Abrazados en su cama, Rebeca y Abel, parecen jóvenes enamorados, aunque ya han pasado sus setentas. Se abrazan por costumbre. A ella siempre le gustó dormir así, él solamente se deja. La oscuridad les permite imaginarse adolescentes. Si pudieran verse, sonreirían.
Pero hoy el abrazo no es de amor, es de condolencia. Vienen de despedir el cuerpo frío de su hijo menor. Todavía no creen que anoche se la pasaron sentados, despiertos y llorando en una funeraria.

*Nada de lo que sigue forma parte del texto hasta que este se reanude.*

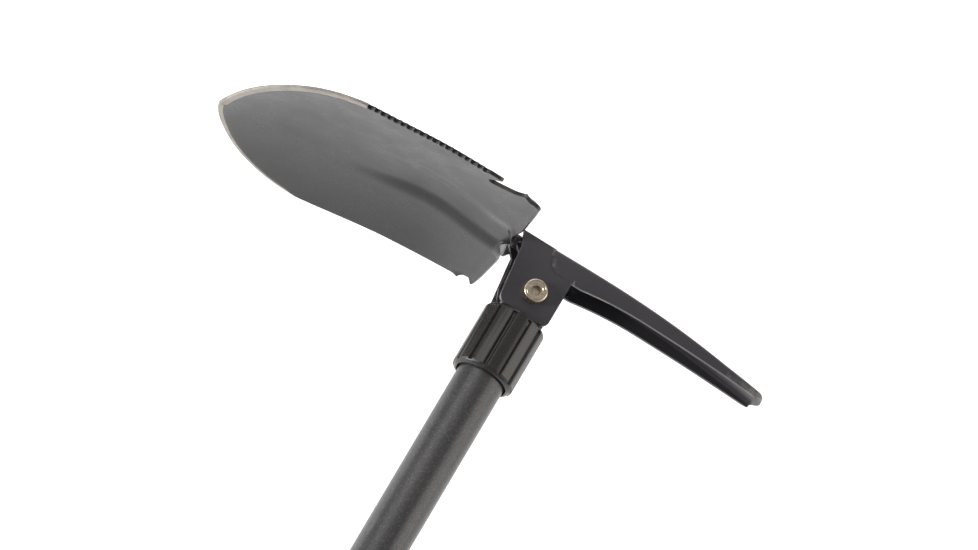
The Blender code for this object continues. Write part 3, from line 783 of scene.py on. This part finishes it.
# ---- pivot hardware ----
def make_bolt(finish):
    """Button-head bolt: rounded rim, face ring, countersunk hexagon socket, thread end."""
    face = PICK_EAR[1] + FIT_GAP
    crown = face + HEAD_HEIGHT
    low = -(PICK_EAR[1] + 9.0)
    rim = arc((HEAD_RADIUS - 0.7, crown - 0.7), 0.7, 90.0, 0.0, 5)
    profile = [(0.01, crown - 0.22), (2.9, crown - 0.22), (3.05, crown - 0.02),
               (4.15, crown - 0.02), (4.28, crown - 0.14), (4.4, crown - 0.02)] + rim
    profile += [(HEAD_RADIUS, face + 0.15), (HEAD_RADIUS - 0.15, face), (BOLT_RADIUS, face)]
    thread_top = -12.0
    pitch = 0.8
    turns = int((thread_top - low - 0.7) / pitch)
    profile += [(BOLT_RADIUS, thread_top + 0.1)]
    for i in range(turns):
        start = thread_top - pitch * i
        profile += [(BOLT_RADIUS, start - 0.1), (BOLT_RADIUS - 0.42, start - 0.4)]
    profile += [(BOLT_RADIUS - 0.05, low + 0.7), (BOLT_RADIUS - 0.7, low), (0.01, low)]
    bolt = lathe("pivot_bolt_visual", profile, 72, "Z")
    socket = cylinder("bolt_socket", 2.31, crown - 2.3, crown + 2.0, 6)
    bolt = cut(bolt, socket)
    finish_piece(bolt, "handle", "pivot_bolt", finish)


def make_nut(finish):
    """A hexagon lock nut with chamfered corners and a rolled-in collar."""
    high = -(PICK_EAR[1] + 2 * FIT_GAP + 1.2)
    low = high - 5.4
    nut = cylinder("pivot_nut_visual", 5.7, low, high, 6)
    bore = BOLT_RADIUS + FIT_GAP
    body = [(0.01, high), (5.0, high), (5.75, high - 0.45), (5.75, low + 1.9),
            (5.0, low + 1.5), (4.6, low + 1.35), (4.5, low + 0.5), (4.1, low + 0.05),
            (3.7, low), (0.01, low)]
    nut = cut(nut, lathe("nut_body", body, 72, "Z"), operation="INTERSECT")
    nut = cut(nut, cylinder("nut_bore", bore, low - 2.0, high + 2.0))
    finish_piece(nut, "handle", "pivot_nut", finish)


def make_lug(finish):
    """The fixed tongue of the hinge, with softened edges."""
    outline = arc((0.0, 0.0), 9.6, 180.0, 0.0, 40)
    outline += [(9.6, -13.0), (7.8, LUG_FOOT), (-7.8, LUG_FOOT), (-9.6, -13.0)]
    lug = prism("hinge_lug_visual", outline, -LUG_HALF, LUG_HALF)
    bevel(lug, 0.4, 3, 60.0)
    applied(lug)
    stem = lathe("lug_stem", [(0.01, -15.0), (6.0, -15.0), (6.0, -51.4), (5.4, -52.0),
                              (0.01, -52.0)], 48)
    lug = cut(lug, stem, operation="UNION")
    lug = cut(lug, cylinder("lug_bore", 4.3, -8.0, 8.0),
              cylinder("lug_cross_bore", PIN_RADIUS + FIT_GAP, -20.0, 20.0, 32, "X", -30.0))
    finish_piece(lug, "handle", "hinge_lug", finish)


# ---- collar ----
def make_collar(finish):
    """The screw collar: flat ribs between narrow grooves, a lip above, a band below."""
    ribs = 12
    steps = 20                      # points around each rib
    groove_half = 0.05              # half width as a share of the rib's pitch
    ramp = 0.11
    recess, floor, skirt, mouth, bore = 13.3, -16.4, 12.9, 11.9, 11.7
    band = 13.75
    top, low, outer = COLLAR_TOP, COLLAR_BOTTOM, COLLAR_RADIUS
    profile = [(recess, top - 0.3, 0.0), (recess + 0.15, top, 0.0), (outer - 0.7, top, 0.0),
               (outer - 0.5, top - 0.1, 0.0), (outer - 0.1, top - 0.6, 0.0),
               (outer, top - 0.9, 0.0), (outer, top - 1.3, 0.0), (outer - 0.05, top - 1.5, 0.9),
               (outer - 0.05, top - 1.6, 1.0), (outer - 0.05, top - 4.0, 1.0),
               (outer - 0.05, top - 10.0, 1.0), (outer - 0.05, low + 10.0, 1.0),
               (outer - 0.05, low + 1.7, 1.0), (outer - 0.25, low + 1.4, 0.9),
               (band, low + 1.25, 0.0), (band - 0.1, low + 1.0, 0.0),
               (mouth + 0.55, low + 0.1, 0.0), (mouth + 0.3, low, 0.0), (mouth, low + 0.2, 0.0),
               (mouth, low + 1.8, 0.0), (skirt, low + 2.2, 0.0),
               (skirt, -35.6, 0.0), (bore, -35.0, 0.0), (bore, floor - 0.3, 0.0),
               (bore + 0.2, floor, 0.0), (recess, floor, 0.0)]
    shares = [p[2] for p in profile]

    def groove(index, angle):
        if not shares[index]:
            return 0.0
        phase = (angle * ribs / (2 * math.pi) - 0.6 + 0.5) % 1.0 - 0.5
        deep = 1.0 - smoothstep((abs(phase) - groove_half) / ramp)
        crown = 0.3 * (2 * (abs(phase) - 0.25)) ** 2
        return shares[index] * (1.15 * deep + crown)

    collar = lathe("locking_collar_visual", [p[:2] for p in profile], ribs * steps * 2,
                   ripple=groove)
    finish_piece(collar, "collar", "locking_collar", finish)


# ---- handle ----
def make_tube(finish):
    inner = TUBE_RADIUS - TUBE_WALL
    low = -HANDLE_REACH + CAP_FLANGE + FIT_GAP
    heights = [-35.2 - (low + 35.8) * -i / 24 for i in range(25)]
    profile = [(inner, -34.5), (inner + 0.2, -34.3), (TUBE_RADIUS - 0.35, -34.3),
               (TUBE_RADIUS - 0.1, -34.42), (TUBE_RADIUS, -34.7)]
    profile += [(TUBE_RADIUS, height) for height in heights]
    profile += [(TUBE_RADIUS, low + 0.4), (TUBE_RADIUS - 0.1, low + 0.1),
                (TUBE_RADIUS - 0.35, low), (inner + 0.2, low), (inner, low + 0.2)]
    tube = lathe("handle_tube_visual", profile, 128)
    bores = [cylinder("tube_bore", PIN_RADIUS + FIT_GAP, -20.0, 20.0, 32, "X", height)
             for height in (-39.0, -HANDLE_REACH + 20.0)]
    finish_piece(cut(tube, *bores), "handle", "handle_tube", finish)


def make_grip(finish):
    """A moulded sleeve with rounded rings, broken by shallow flutes."""
    low = -HANDLE_REACH + CAP_FLANGE + FIT_GAP
    high = low + GRIP_LENGTH
    inner = TUBE_RADIUS + FIT_GAP
    profile = [(inner, high - 0.3), (inner + 0.3, high), (GRIP_RADIUS - 2.6, high),
               (GRIP_RADIUS - 2.1, high - 0.4), (GRIP_RADIUS - 1.0, high - 1.9),
               (GRIP_RADIUS - 0.8, high - 2.4)]
    shares = [0.0] * len(profile)
    rings = 9
    pitch = (GRIP_LENGTH - 16.0) / rings
    start = high - 8.0
    steps = 14
    for i in range(rings * steps + 1):
        wave = (1 - math.cos(2 * math.pi * i / steps)) / 2
        profile.append((GRIP_RADIUS - 1.6 + 1.6 * wave ** 0.6, start - pitch * i / steps))
        shares.append(wave)
    profile += [(GRIP_RADIUS - 0.8, low + 7.2), (GRIP_RADIUS - 0.4, low + 6.0),
                (GRIP_RADIUS - 0.4, low + 0.5), (GRIP_RADIUS - 0.6, low + 0.1),
                (GRIP_RADIUS - 0.9, low), (inner + 0.3, low), (inner, low + 0.3)]
    shares += [0.0] * 7
    flutes = 10

    def flute(index, angle):
        phase = abs((angle * flutes / (2 * math.pi)) % 1.0 - 0.5) * 2
        return shares[index] * 0.9 * (1 - smoothstep(phase / 0.22))

    grip = lathe("grip_sleeve_visual", profile, 240, ripple=flute)
    finish_piece(grip, "handle", "grip_sleeve", finish)


def make_end_cap(finish):
    """A moulded plug whose flange has a fluted edge and a flat end with a ring groove."""
    low = -HANDLE_REACH
    flange = low + CAP_FLANGE
    plug = TUBE_RADIUS - TUBE_WALL - FIT_GAP
    seat = flange + 9.0
    edge = GRIP_RADIUS - 0.6
    profile = [(0.01, low + 26.0), (plug - 1.0, low + 26.0), (plug, low + 25.0),
               (plug, seat), (plug - 1.4, seat), (plug - 1.4, seat - 2.4),
               (plug, seat - 2.4), (plug, flange), (edge - 0.3, flange),
               (edge, flange - 0.3), (edge, low + 1.8), (edge - 0.12, low + 1.3),
               (edge - 0.6, low + 0.5), (edge - 1.3, low + 0.08), (edge - 1.8, low),
               (8.6, low), (8.4, low + 0.25), (8.0, low + 0.35), (7.6, low + 0.25),
               (7.4, low), (0.01, low)]

    def flute(index, angle):
        if index not in (9, 10, 11):
            return 0.0
        phase = abs((angle * 40 / (2 * math.pi)) % 1.0 - 0.5) * 2
        return 0.35 * (1 - smoothstep(phase / 0.5))

    cap = lathe("end_cap_visual", profile, 240, ripple=flute)
    cap = cut(cap, cylinder("cap_bore", PIN_RADIUS + FIT_GAP, -20.0, 20.0, 32, "X",
                            low + 20.0))
    finish_piece(cap, "handle", "end_cap", finish)


def dress_cad_nodes(finishes):
    """Gives the CAD nodes that stay their finish, soft edges and smooth sides."""
    for name, (finish, width) in finishes.items():
        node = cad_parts[name]
        node.material_slots[0].material = finish
        smooth(node)
        step = node.modifiers.new("edge", "BEVEL")
        step.width = width * MM
        step.segments = 2
        step.limit_method = "ANGLE"
        step.angle_limit = math.radians(50.0)


# ---- stage, light and camera ----
def make_floor():
    bm = bmesh.new()
    bmesh.ops.create_grid(bm, x_segments=1, y_segments=1, size=FLOOR_HALF)
    mesh = bpy.data.meshes.new("floor")
    bm.to_mesh(mesh)
    bm.free()
    floor = bpy.data.objects.new("floor", mesh)
    bpy.context.scene.collection.objects.link(floor)
    floor.location = (0.0, 0.0, FLOOR_HEIGHT)
    shader = Shader("floor_white")
    tone = shader.blend(shader.noise(400.0, 2.0), (0.80, 0.80, 0.80), (0.82, 0.82, 0.82))
    mesh.materials.append(shader.set(Base_Color=tone, Roughness=0.9,
                                     Emission_Color=(1.0, 1.0, 1.0),
                                     Emission_Strength=0.80))


def view_axes():
    right = VIEW_RIGHT.normalized()
    back = right.cross(VIEW_UP).normalized()
    return right, back.cross(right), back


def area_light(name, direction, distance, size, power, colour):
    """A soft panel facing the head, placed by the view's right, up and back."""
    right, up, back = view_axes()
    light = bpy.data.lights.new(name, "AREA")
    light.shape = "RECTANGLE"
    light.size, light.size_y = size
    light.energy = power
    light.color = colour
    panel = bpy.data.objects.new(name, light)
    bpy.context.scene.collection.objects.link(panel)
    way = (right * direction[0] + up * direction[1] + back * direction[2]).normalized()
    panel.location = VIEW_CENTRE + way * distance
    panel.rotation_euler = way.to_track_quat("Z", "Y").to_euler()


def make_lights():
    area_light("panel_left", (-1.0, 0.15, 0.35), 1.1, (0.3, 1.2), 22.0, (1.0, 1.0, 1.0))
    area_light("panel_right", (1.0, -0.1, 0.25), 1.3, (0.7, 1.2), 6.0, (1.0, 0.94, 0.88))
    area_light("panel_head", (0.1, 1.0, 0.5), 1.2, (1.2, 0.7), 5.0, (1.0, 0.97, 0.94))
    world = bpy.data.worlds.new("studio")
    world.use_nodes = True
    background = world.node_tree.nodes["Background"]
    background.inputs["Color"].default_value = (1.0, 0.99, 0.98, 1.0)
    background.inputs["Strength"].default_value = 0.35
    bpy.context.scene.world = world


def make_camera():
    """A long lens at the photograph's angle, close to a parallel view."""
    right, up, back = view_axes()
    camera = bpy.data.cameras.new("camera")
    sensor = 36.0
    camera.sensor_width = sensor
    shown_width = IMAGE_WIDTH / PIXELS_PER_MM * MM
    camera.lens = sensor * VIEW_DISTANCE / shown_width
    camera.clip_end = 50.0
    eye = bpy.data.objects.new("camera", camera)
    bpy.context.scene.collection.objects.link(eye)
    rotation = Matrix((right, up, back)).transposed().to_4x4()
    eye.matrix_world = Matrix.Translation(VIEW_CENTRE + back * VIEW_DISTANCE) @ rotation
    bpy.context.scene.camera = eye


def main():
    bpy.context.scene.view_settings.view_transform = "Standard"
    blade_paint = paint("blade_paint", (0.013, 0.0115, 0.0125), (0.017, 0.0155, 0.0165), 0.28)
    # The saw teeth's cut faces get a darker copy of the blade paint: painted shade.
    tooth_shade_paint = paint("tooth_shade_paint", (0.007, 0.006, 0.006), (0.012, 0.010, 0.010), 0.55)
    pick_paint = paint("pick_paint", (0.042, 0.040, 0.046), (0.050, 0.047, 0.052), 0.36)
    nickel = bare_metal("nickel_steel", (0.60, 0.52, 0.41), (0.50, 0.42, 0.32), 0.22)
    # The bolt's steel, with painted shade in its hexagon socket.
    bolt = bare_metal("bolt_steel", (0.60, 0.52, 0.41), (0.50, 0.42, 0.32), 0.22, recess=2.35)
    zinc = bare_metal("zinc_steel", (0.42, 0.42, 0.42), (0.34, 0.33, 0.32), 0.30)
    ferrule = bare_metal("ferrule_metal", (0.38, 0.38, 0.37), (0.30, 0.29, 0.28), 0.32)
    collar = plastic("collar_plastic", (0.017, 0.0145, 0.014), 0.27)
    cap = plastic("cap_plastic", (0.014, 0.014, 0.014), 0.36)
    rubber = plastic("rubber", (0.012, 0.012, 0.012), 0.6, 0.5, 0.02)
    grip = plastic("grip_rubber", (0.018, 0.018, 0.018), 0.58, 0.6, 0.03)
    nylon = plastic("nylon", (0.55, 0.53, 0.47), 0.42, 0.6, 0.01)
    make_blade(blade_paint, ground_steel(), tooth_shade_paint)
    make_pick(pick_paint)
    make_bolt(bolt)
    make_nut(nickel)
    make_lug(zinc)
    make_collar(collar)
    make_tube(tube_finish())
    make_grip(grip)
    make_end_cap(cap)
    dress_cad_nodes({
        "nut_washer": (nickel, 0.15), "pivot_sleeve": (zinc, 0.15),
        "lug_washer_front": (nylon, 0.1), "lug_washer_rear": (nylon, 0.1),
        "ear_washer_front": (zinc, 0.1), "ear_washer_rear": (zinc, 0.1),
        "threaded_ferrule": (ferrule, 0.1), "lug_cross_pin": (zinc, 0.2),
        "ferrule_rivet_left": (zinc, 0.2), "ferrule_rivet_right": (zinc, 0.2),
        "collar_wiper_ring": (rubber, 0.2), "end_cap_seal": (rubber, 0.2),
        "end_cap_pin": (zinc, 0.2)})
    make_floor()
    make_lights()
    make_camera()


main()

Gabriel fue el hijo malcriado de la familia, lo tuvieron de grandes, casi en sus cincuenta, y les dio más trabajo que sus dos hermanas juntas. Pero a fuerza de constancia, cambiando los golpes que habían aplicado a las chicas por el cariño comprensivo, lograron que terminara el colegio para, luego, apasionarse por la química. A Gabi le gustaba experimentar desde niño en el galponcito del fondo. Le atraían las explosiones, especialmente la creación de atmósferas explosivas, y los venenos, lo que él llamaba toxinas.
Una de las primeras le costó la vida a él y gracias a las segundas descansan en paz sus padres que anoche, en el velorio, se prometieron no volver a pasar por esa experiencia en sus vidas.